The authors say climate change is now a top concern for the global security community, with changing weather patterns – in particular changes to rainfall – expected to play a significant role in driving social conflict in coming years.

This is borne out by the Social Conflict in Africa Database (SCAD), which was created alongside the study. Capturing over 6,000 social conflict events across Africa from 1990 to 2009, including riots, strikes, protests, coups and communal violence, the database gives policymakers and researchers new tools to analyse conflict patterns.


The database reveals a surprising cause of violent and non-violent social conflict: rain. In recent decades, conflict events have been more common in extremely wet and dry years than in years of normal rainfall.

According to the study, rainfall is a reliable measure of rural income and food security.  African agriculture is dependent on rain, and extremely dry and wet years lead to lower agricultural yields.

Unlike other environmental factors such as soil erosion and water quality, rainfall is not directly affected in the short term by human behaviour. This, the study suggests, points to a significant connection between climate change and social conflict.

In 2007, the IPCC released forecasts of future rainfall against a background of rising global temperatures, and environmental scientists continue to improve upon such data. 

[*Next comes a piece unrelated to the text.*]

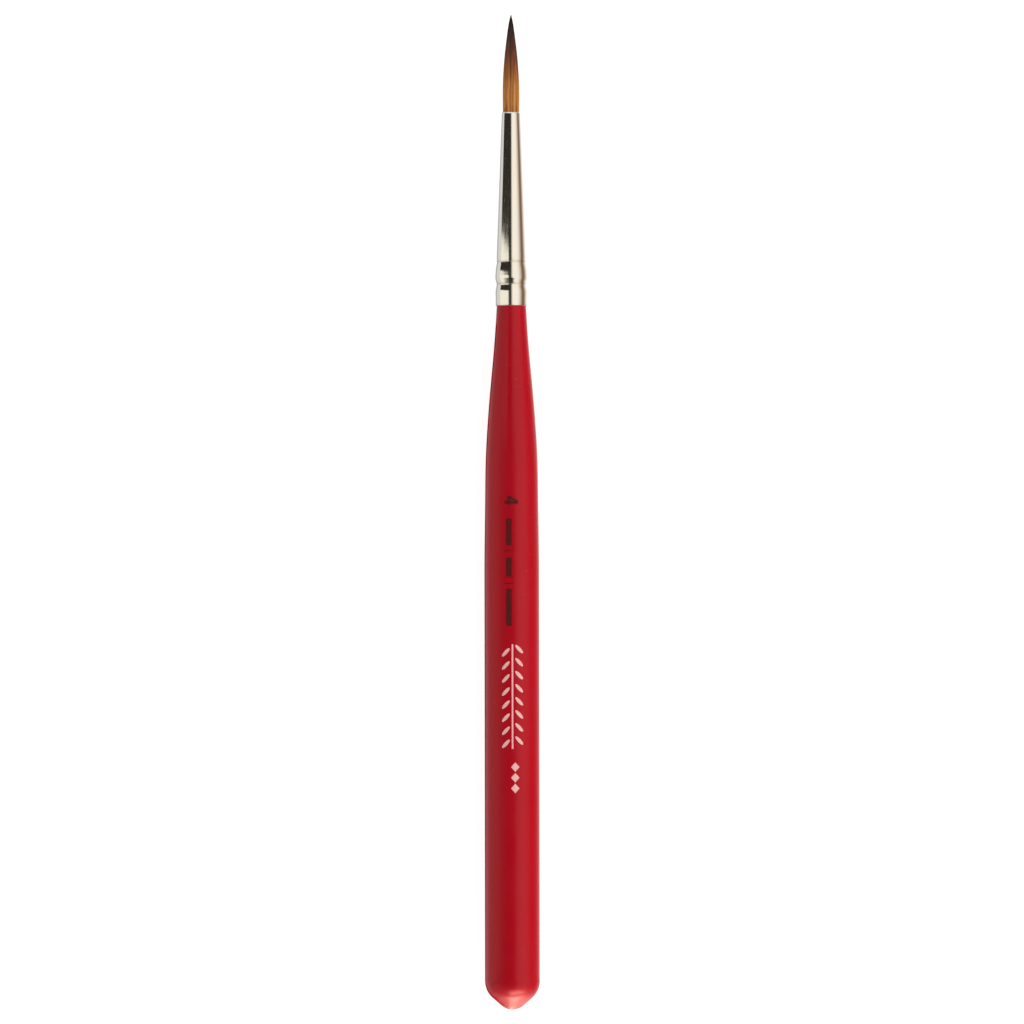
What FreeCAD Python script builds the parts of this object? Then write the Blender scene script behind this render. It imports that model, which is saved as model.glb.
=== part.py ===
"""Fine detail brush, a size 4 round with a short thick handle.

A turned and lacquered wooden handle, a thin conical ferrule rolled onto its tenon with two crimps, and a
pointed tuft of synthetic filaments tied with thread and set in resin inside the ferrule.

The brush lies on its side along X, with its tuft towards +X. The origin is on the surface that it lies on,
under the middle of its length. Each piece is turned about an axis along +X that starts at the handle's
rounded end, so the first number of a station is the distance from that end and the second is a radius.
The finished pieces are then moved into place. Lengths are in millimetres.
"""
import FreeCAD, Part
import math
import os

Vec = FreeCAD.Vector

# Whole brush
LENGTH = 178.0
TUFT_OUT = 17.6  # free length of the hair, past the ferrule's mouth
FERRULE_LENGTH = 34.6
MOUTH = LENGTH - TUFT_OUT
HANDLE_FRONT = MOUTH - FERRULE_LENGTH  # where the handle disappears into the ferrule

# Handle, measured over its lacquer
HANDLE_R = 4.90
NOSE_R = 3.0  # rounding of the very end
SHOULDER_R = 4.0  # rounding between end cone and belly
END_SLOPE = math.radians(49)  # end cone, from the axis
BELLY_FRONT = 78.0  # the belly is a true cylinder up to here
NECK = [
    (91.0, 4.75),
    (98.5, 4.63),
    (103.6, 4.36),
    (109.0, 3.96),
    (116.0, 3.32),
    (121.5, 2.88),
    (HANDLE_FRONT, 2.62),
]
LACQUER = 0.15
COLLAR = 1.4  # lacquered length hidden under the ferrule
TENON_DEPTH = 17.3
TENON_CHAMFER = 0.4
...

The IPCC’s primary consensus with respect to rainfall across Africa indicates that northern and southern regions will become significantly drier, while eastern Africa will become significantly wetter. Also, rainfall will become “clumpier”, resulting in more floods and run-off with more dry periods in between.

If hypotheses on climate change and social conflict are correct, then unrest will become more prevalent as climate change brings more weather extremes. In dry years, rural incomes are depressed and food and water are scarce. In wet years, flooding causes damage to crops.

Many African communities raise cattle to earn a living, an activity that depends on the natural environment. Poor rainfall can spell disaster as herds are depleted through thirst and inadequate grazing. Pastoral communities in countries such as Kenya, Uganda, Ethiopia and Sudan are often at the margins of society, with little or no government presence in remote areas to arbitrate disputes. Violence is often used to settle conflicts, and cattle raids have become especially deadly in recent years.

In 2009 and 2010 in southern Sudan, various ethnic groups clashed over cattle, water and grazing rights, resulting in hundreds of reported deaths. Such incidents could threaten the tentative peace between north and south Sudan and pose a challenge to the stability of the south Sudanese government as it moves towards independence.


According to the study, an extremely dry year - defined as occurring roughly once in 40 years - sees, on average, a 34 percent increase in the frequency of social conflict events. An extremely wet year sees, on average, a 27 percent increase in social conflict. Climate forecasts indicate that future rainfall patterns in Africa will become more variable, with more extreme wet and dry years, which could worsen social conflict overall.    

Further examination of the data reveals an even more complex picture. The Social Conflict in Africa Database divides cases into non-violent events, such as demonstrations and strikes, and violent ones, such as rioting and communal clashes. The data reveals that during extremely dry years, both violent and non-violent events increase by roughly the same magnitude. During wet years, however, periods of high rainfall see more violent events than non-violent ones.

Why is violent conflict more common in wet years than in dry periods? The study points to “a paradox of plenty: violence is more prevalent when environmental conditions are more favourable, because resources are abundant and more economically valuable.” Simply put, if violence is a deliberate means of capturing resources, it is only worth using when resources are available.

To break the link between extreme weather and conflict, policy makers must focus on improving water storage and irrigation systems, introduce crops that are less sensitive to drought, and improve access to insurance markets, according to the study. Knowing which regions are vulnerable can also help target efforts where they are needed most.

Those concerned with security and stability in Africa can support the strengthening of political institutions and judicial systems to resolve disputes when they do arise.

Social conflict, which does not fit neatly into definitions of armed conflict, can pose grave threats to political stability and human security. And with climate change impacts set to increase, steps to avert it are becoming a more pressing concern.